> SUPPLIED MATERIAL:

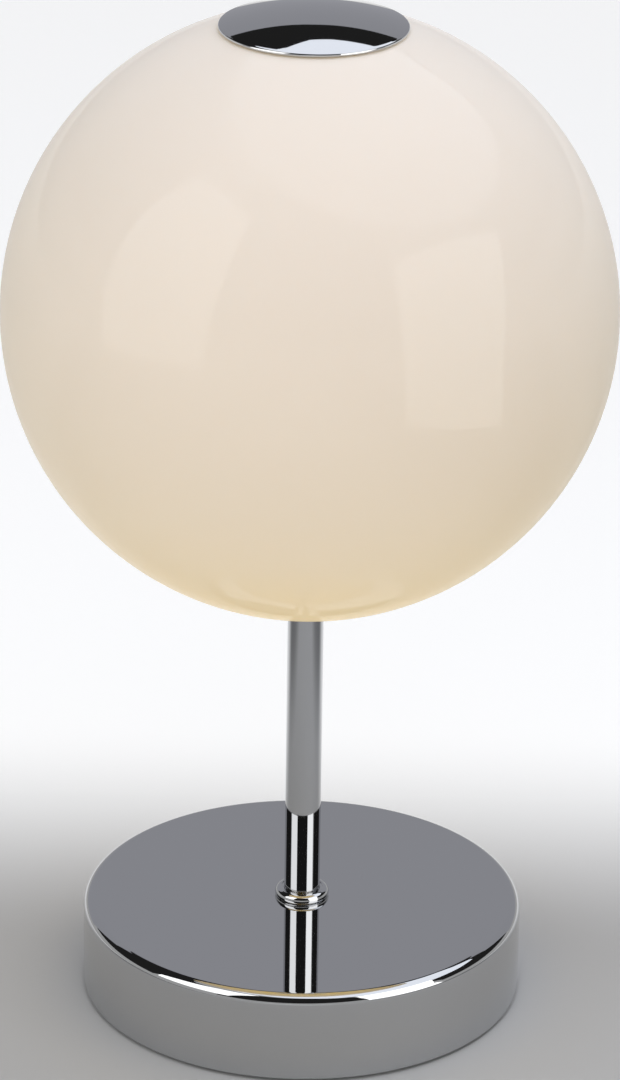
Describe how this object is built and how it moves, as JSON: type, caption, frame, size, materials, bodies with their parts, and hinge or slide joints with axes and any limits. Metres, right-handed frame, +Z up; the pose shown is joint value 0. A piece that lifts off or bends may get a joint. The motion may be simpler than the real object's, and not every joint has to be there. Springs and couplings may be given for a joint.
{
  "type": "glass globe table lamp",
  "caption": "Table lamp with an opal glass globe under a small chromed cap, on a slim chromed stem and a heavy round chromed base.",
  "frame": {"origin": "on the table surface, on the lamp's vertical axis", "axes": "+Z up along the stem, -Y to the front, +Y to the rear where the cord inlet is, +X to the right seen from the front"},
  "size_m": [0.2, 0.2, 0.3438],
  "materials": {
    "chrome": "polished chromium plate",
    "opal_glass": "glossy opal glass",
    "foam_pad": "matt black foam",
    "zinc_steel": "bright zinc plate",
    "cast_iron": "black paint on cast iron",
    "black_plastic": "matt black",
    "white_plastic": "satin white",
    "brass": "turned brass",
    "clear_silicone": "milky clear silicone",
    "aluminium": "turned",
    "white_ceramic": "unglazed steatite",
    "tinned_copper": "tinned",
    "frosted_plastic": "milky translucent",
    "circuit_board": "white solder mask",
    "phosphor": "yellow phosphor",
    "brown_insulation": "silicone insulation",
    "blue_insulation": "silicone insulation",
    "earth_insulation": "green and yellow insulation"
  },
  "bodies": {
    "lamp": {"base_pad": "foam_pad", "base_plate": "zinc_steel", "plate_screws": "zinc_steel", "base_cover": "chrome", "inlet_bush": "black_plastic", "base_weight": "cast_iron", "base_washer": "zinc_steel", "earth_tag": "tinned_copper", "lock_washer": "zinc_steel", "pipe_nuts": "zinc_steel", "terminal_block": "white_plastic", "terminal_inserts": "brass", "terminal_screws": "zinc_steel", "block_screw": "zinc_steel", "threaded_tube": "zinc_steel", "stem_tube": "chrome", "stem_collar": "chrome", "globe_seat": "chrome", "lower_gasket": "clear_silicone", "globe_glass": "opal_glass", "upper_gasket": "clear_silicone", "clamp_washer": "aluminium", "holder_bracket": "zinc_steel", "side_screws": "zinc_steel", "lamp_holder": "white_ceramic", "holder_contacts": "tinned_copper", "line_lead": "brown_insulation", "neutral_lead": "blue_insulation", "earth_lead": "earth_insulation"},
    "cap": {"globe_cap": "chrome", "cap_gasket": "clear_silicone", "cap_ring": "zinc_steel"},
    "bulb": {"bulb_base": "white_plastic", "bulb_pins": "tinned_copper", "bulb_cover": "frosted_plastic", "led_board": "circuit_board", "led_chips": "phosphor"}
  },
  "joints": [
    {"name": "cap_lift", "type": "slide", "parent": "lamp", "child": "cap", "axis": [0, 0, 1], "range_m": [0, 0.1]},
    {"name": "bulb_pull", "type": "slide", "parent": "lamp", "child": "bulb", "axis": [0, 0, 1], "range_m": [0, 0.06]}
  ]
}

> SHORT PROBLEM:
Extract the complete listing verbatim.

> THE COMPLETED TASK:
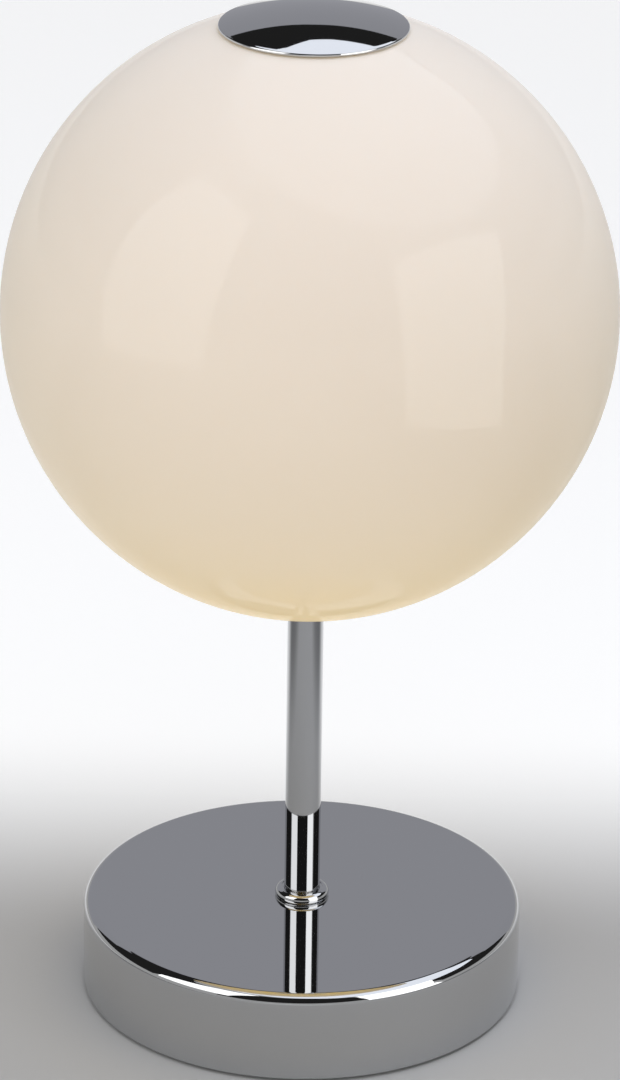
Describe how this object is built and how it moves, as JSON: type, caption, frame, size, materials, bodies with their parts, and hinge or slide joints with axes and any limits. Metres, right-handed frame, +Z up; the pose shown is joint value 0. A piece that lifts off or bends may get a joint. The motion may be simpler than the real object's, and not every joint has to be there. Springs and couplings may be given for a joint.
{
  "type": "glass globe table lamp",
  "caption": "Table lamp with an opal glass globe under a small chromed cap, on a slim chromed stem and a heavy round chromed base.",
  "frame": {"origin": "on the table surface, on the lamp's vertical axis", "axes": "+Z up along the stem, -Y to the front, +Y to the rear where the cord inlet is, +X to the right seen from the front"},
  "size_m": [0.2, 0.2, 0.3438],
  "materials": {
    "chrome": "polished chromium plate",
    "opal_glass": "glossy opal glass",
    "foam_pad": "matt black foam",
    "zinc_steel": "bright zinc plate",
    "cast_iron": "black paint on cast iron",
    "black_plastic": "matt black",
    "white_plastic": "satin white",
    "brass": "turned brass",
    "clear_silicone": "milky clear silicone",
    "aluminium": "turned",
    "white_ceramic": "unglazed steatite",
    "tinned_copper": "tinned",
    "frosted_plastic": "milky translucent",
    "circuit_board": "white solder mask",
    "phosphor": "yellow phosphor",
    "brown_insulation": "silicone insulation",
    "blue_insulation": "silicone insulation",
    "earth_insulation": "green and yellow insulation"
  },
  "bodies": {
    "lamp": {"base_pad": "foam_pad", "base_plate": "zinc_steel", "plate_screws": "zinc_steel", "base_cover": "chrome", "inlet_bush": "black_plastic", "base_weight": "cast_iron", "base_washer": "zinc_steel", "earth_tag": "tinned_copper", "lock_washer": "zinc_steel", "pipe_nuts": "zinc_steel", "terminal_block": "white_plastic", "terminal_inserts": "brass", "terminal_screws": "zinc_steel", "block_screw": "zinc_steel", "threaded_tube": "zinc_steel", "stem_tube": "chrome", "stem_collar": "chrome", "globe_seat": "chrome", "lower_gasket": "clear_silicone", "globe_glass": "opal_glass", "upper_gasket": "clear_silicone", "clamp_washer": "aluminium", "holder_bracket": "zinc_steel", "side_screws": "zinc_steel", "lamp_holder": "white_ceramic", "holder_contacts": "tinned_copper", "line_lead": "brown_insulation", "neutral_lead": "blue_insulation", "earth_lead": "earth_insulation"},
    "cap": {"globe_cap": "chrome", "cap_gasket": "clear_silicone", "cap_ring": "zinc_steel"},
    "bulb": {"bulb_base": "white_plastic", "bulb_pins": "tinned_copper", "bulb_cover": "frosted_plastic", "led_board": "circuit_board", "led_chips": "phosphor"}
  },
  "joints": [
    {"name": "cap_lift", "type": "slide", "parent": "lamp", "child": "cap", "axis": [0, 0, 1], "range_m": [0, 0.1]},
    {"name": "bulb_pull", "type": "slide", "parent": "lamp", "child": "bulb", "axis": [0, 0, 1], "range_m": [0, 0.06]}
  ]
}